Downey sees an increasingly intense "series of contests between different classes of capitalists," one of which "wielded influence through the agrarian capital of land and slaves [and] the other through the control of liquid capital in commercial and corporate forms" (7). Yet evidence for the development of a new commercial class, with a common sense of interests and values, is limited—especially so regarding claims, admittedly mild, for the increasing influence of cultural values antithetical to those of agrarians and slaveholders. Downey does not make a persuasive case that the efforts of manufacturers like Gregg to encourage moral reform and temperance offer evidence for the development of a coherent class or for a cultural transition tied to the growth of mercantile and manufacturing activity. The study might have engaged the rich body of "market revolution" studies that focus, often from an interdisciplinary perspective, on the interrelationship of interests and ideals, economic development, and cultural change.

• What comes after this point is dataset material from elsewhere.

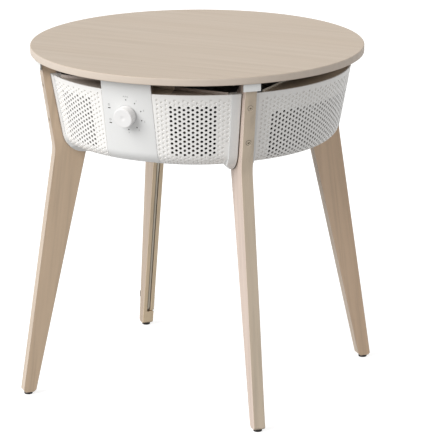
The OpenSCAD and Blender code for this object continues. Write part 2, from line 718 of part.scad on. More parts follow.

Downey's argument rests more securely on legal and political changes and conflicts, which offer stronger evidence for the success of merchants and manufacturers in asserting their economic interests. Over time, Downey argues, political and legislative decisions on such matters as eminent domain increasingly favored the private interests of merchants and manufacturers over once dominant "agrarian" values and interests. Downey's argument is modest and restrained, appropriately so as it rests heavily on the successes of a few corporations (such as the South Carolina Railroad) and individuals (such as Gregg). Nonetheless, not even his individual cases demonstrate that, by the eve of Civil War, merchants had coalesced into a class capable of pursuing and defending common interests by the kind of political, cultural, and even military means that the slaveholders could muster.

Downey's study certainly meets its goal of illuminating the changing "local political economy" that he studies (6). Its contribution to the larger debate on the economic and cultural character of the slave states is less certain. Historians who view southern slaveholders as capitalists who just happened to own their workers will, as Downey notes, see his conclusions as entirely compatible with their interpretation. Yet, proponents of the opposing view, which rests on the distinctiveness of those very relations of labor, are not as dismissive of the impact of railroads, cotton mills, and other elements of modernity as Downey suggests. He overstates the "intellectual gymnastics" required of those who seek to assimilate his well-told tale of transition to their own story of the continuing power of slavery to drive the region's economy and culture down a path so distinctive as to lead eventually to secession and war (226).